* **EXERCISE INSTRUCTIONS**
Extract exactly the run of lines starting at the line that holds "Write part 2 of the OpenSCAD" and ending at the line that holds "board_z = panel_z0 + 4;", both included.
----- ITEMS -----
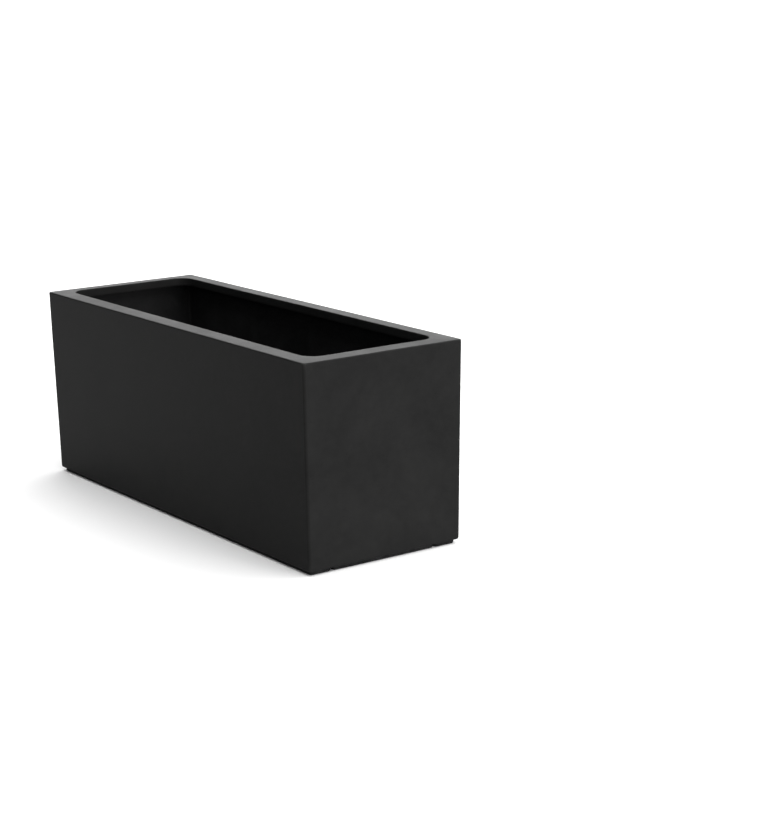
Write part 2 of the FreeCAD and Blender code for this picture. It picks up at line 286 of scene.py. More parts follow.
mottle, inside, outside = new_group("mottle", {"Scale": 12.0, "Detail Scale": 90.0}, ["Mask"])
place = mottle.nodes.new("ShaderNodeTexCoord")
wide = add(mottle, "ShaderNodeTexNoise", detail=5.0, roughness=0.6, distortion=0.4)
close = add(mottle, "ShaderNodeTexNoise", detail=4.0, roughness=0.65)
wire(
    mottle,
    (place.outputs["Object"], wide.inputs["Vector"]),
    (place.outputs["Object"], close.inputs["Vector"]),
    (inside.outputs["Scale"], wide.inputs["Scale"]),
    (inside.outputs["Detail Scale"], close.inputs["Scale"]),
)
both = math_node(mottle, "MULTIPLY_ADD", wide.outputs[0], WIDE_SHARE)
wire(mottle, (math_node(mottle, "MULTIPLY", close.outputs[0], CLOSE_SHARE), both.node.inputs[2]))
wire(mottle, (remap(mottle, both, low=0.3, high=0.7), outside.inputs["Mask"]))

# %% Grain group, with pinholes that the finish paints darker as shade
PIT_DEPTH = 0.8

grain, inside, outside = new_group("grain", {"Scale": 900.0, "Pit Scale": 220.0}, ["Height", "Pits"])
place = grain.nodes.new("ShaderNodeTexCoord")
sand = add(grain, "ShaderNodeTexNoise", detail=3.0, roughness=0.7)
pits = add(grain, "ShaderNodeTexVoronoi", feature="F1", randomness=1.0)
wire(
    grain,
    (place.outputs["Object"], sand.inputs["Vector"]),
    (place.outputs["Object"], pits.inputs["Vector"]),
    (inside.outputs["Scale"], sand.inputs["Scale"]),
    (inside.outputs["Pit Scale"], pits.inputs["Scale"]),
)
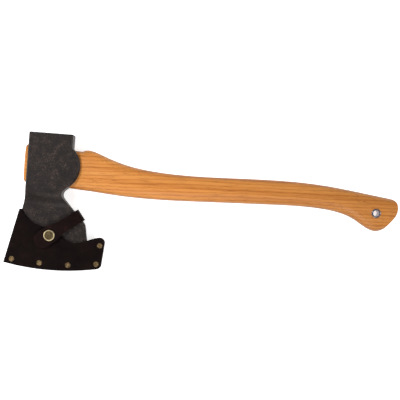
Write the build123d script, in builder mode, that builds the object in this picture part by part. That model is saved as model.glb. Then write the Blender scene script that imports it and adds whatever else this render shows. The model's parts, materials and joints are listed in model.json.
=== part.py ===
from build123d import *
import os
from math import atan, cos, radians, sin

# Carpenter's hatchet, 500 mm long: a forged head hung on a wooden handle with a wooden and a
# steel wedge, and a riveted leather edge cover held on by a strap with a snap fastener.
#
# Drawing frame, in millimetres: X runs along the handle from the head to the butt, Y from the
# cutting edge up to the poll, Z through the cheeks. Zero lies on the head's outer eye face, on
# the eye's axis, on the mid-plane of the blade. The last section moves every piece to the part's
# own frame, whose origin is the bottom centre of the bounding box of the hatchet on its cheek.

FIT = 0.05  # radial clearance of pieces fitted in one another
RUNNING = 0.3  # gap between pieces that move against each other

# Forged head, side view
POLL_TOP = 42.3  # striking face above the eye's axis
POLL_LENGTH = 58.8  # along the handle
LUG_TOP = (POLL_LENGTH, 23.5)
LUG_TIP = (71.0, -2.5)  # the lug that backs the handle's shoulder
LUG_FOOT = (56.0, -29.0)
NOTCH = (45.2, -38.0)  # corner of the hand notch, before rounding
NOTCH_RADIUS = 7.7
BEARD = (82.3, -76.3)  # corner of the beard, before rounding
BEARD_RADIUS = 13.0
HEEL = (90.5, -121.0)
TOE = (-17.2, -120.5)
EDGE_MIDDLE = (37.0, -127.8)
THROAT = (0.0, -47.6)  # where the toe side leaves the eye face
THROAT_RADIUS = 90.0

# Forged head, thickness
CHEEK_WIDTH = 35.0
POLL_WIDTH = 33.0
POLL_DRAFT_START = 22.0  # Y where the cheeks begin to narrow towards the poll
EDGE_FLAT = 0.3
BEVEL_LENGTH = 15.8
BEVEL_WIDTH = 4.2  # blade thickness behind the ground bevel
BLADE_LENGTH = 68.0  # edge to the foot of the cove
BLADE_WIDTH = 13.65  # blade thickness at the foot of the cove
COVE_LENGTH = 27.0  # from blade to cheek
POLL_CHAMFER = 2.2
SIDE_CHAMFER = 2.8  # poll side and lug, towards the handle
HEAD_CHAMFER = 1.6

# Eye and tenon
EYE_HEIGHT = 50.6
EYE_WIDTH = 22.0
EYE_FOOT_HEIGHT = 51.6  # at the lug
EYE_DROP = 4.9  # how far the eye's axis falls from the eye face to the lug
END_ROUND = 0.85  # end radius of an oval as a share of its half width
TENON_PROUD = 4.5
TENON_CHAMFER = 1.5

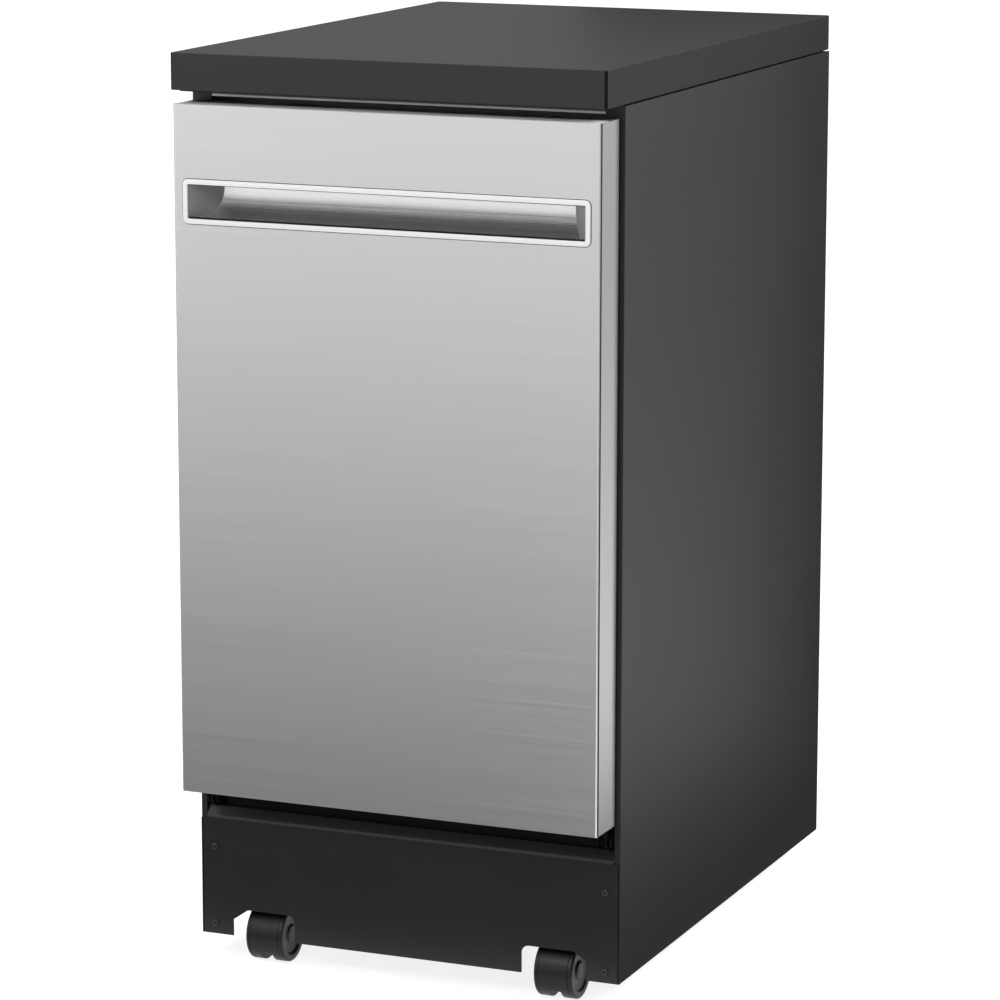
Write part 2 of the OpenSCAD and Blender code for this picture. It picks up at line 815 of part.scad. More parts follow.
liner_t = 1.2;
liner_y1 = door_back - 0.8;
liner_y0 = liner_y1 - liner_t;
liner_z0 = door_z + 2;
panel_h = 22.5;
panel_z0 = door_z1 - panel_h;
liner_hw = door_hw - skin_t;
dish_rim = 29.3;
dish_w = 2 * (liner_hw - dish_rim);
dish_z0 = door_z + 18;
dish_z1 = grip_z0 - 9;
dish_y = door_back - 17;
grip_hw = grip_w / 2;
fold_r = 1.8;
front_flange = 26;
button_w = 12;
button_d = 8;
button_y = door_back - 10.5;
button_travel = 1.5;
power_x = -136;
start_x = 52;
program_x = 122;
delay_x = 152;
window_x = -100;
window_w = 32;
window_d = 12;
latch_depth = 20;
board_t = 1.6;
board_z = panel_z0 + 4;

// Folded skin, open to the back, with an opening for the handle pocket
module door_skin() {
    color("#c4c6c8")
        difference() {
            union() {
                translate([0, door_y, door_z])
                    linear_extrude(door_h)
                        difference() {
                            translate([0, door_t / 2]) round_rect(door_w, door_t, fold_r);
                            translate([-liner_hw, skin_t]) square([2 * liner_hw, door_t]);
                            translate([-door_hw - 1, door_t - fold_r]) square([door_w + 2, fold_r + 1]);
                        }
                // square ends of the side folds
                both_sides()
                    block([liner_hw, door_back - fold_r - 1, door_z], [door_hw, door_back, door_z1]);
                block([-liner_hw - 0.5, door_y + skin_t / 2, door_z],
                      [liner_hw + 0.5, door_y + 15, door_z + skin_t]);
                // the top edge is folded back as far as the buttons
                block([-liner_hw - 0.5, door_y + skin_t / 2, door_z1 - skin_t],
                      [liner_hw + 0.5, door_y + front_flange, door_z1]);
            }
            sweep_y(door_y - 1, door_y + skin_t + 1)
                translate([-grip_hw - plastic_t, grip_z0 - plastic_t])
                    square([grip_w + 2 * plastic_t, grip_h + 2 * plastic_t]);
        }
}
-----
* **FULL OUTPUT**
Write part 2 of the OpenSCAD and Blender code for this picture. It picks up at line 815 of part.scad. More parts follow.
liner_t = 1.2;
liner_y1 = door_back - 0.8;
liner_y0 = liner_y1 - liner_t;
liner_z0 = door_z + 2;
panel_h = 22.5;
panel_z0 = door_z1 - panel_h;
liner_hw = door_hw - skin_t;
dish_rim = 29.3;
dish_w = 2 * (liner_hw - dish_rim);
dish_z0 = door_z + 18;
dish_z1 = grip_z0 - 9;
dish_y = door_back - 17;
grip_hw = grip_w / 2;
fold_r = 1.8;
front_flange = 26;
button_w = 12;
button_d = 8;
button_y = door_back - 10.5;
button_travel = 1.5;
power_x = -136;
start_x = 52;
program_x = 122;
delay_x = 152;
window_x = -100;
window_w = 32;
window_d = 12;
latch_depth = 20;
board_t = 1.6;
board_z = panel_z0 + 4;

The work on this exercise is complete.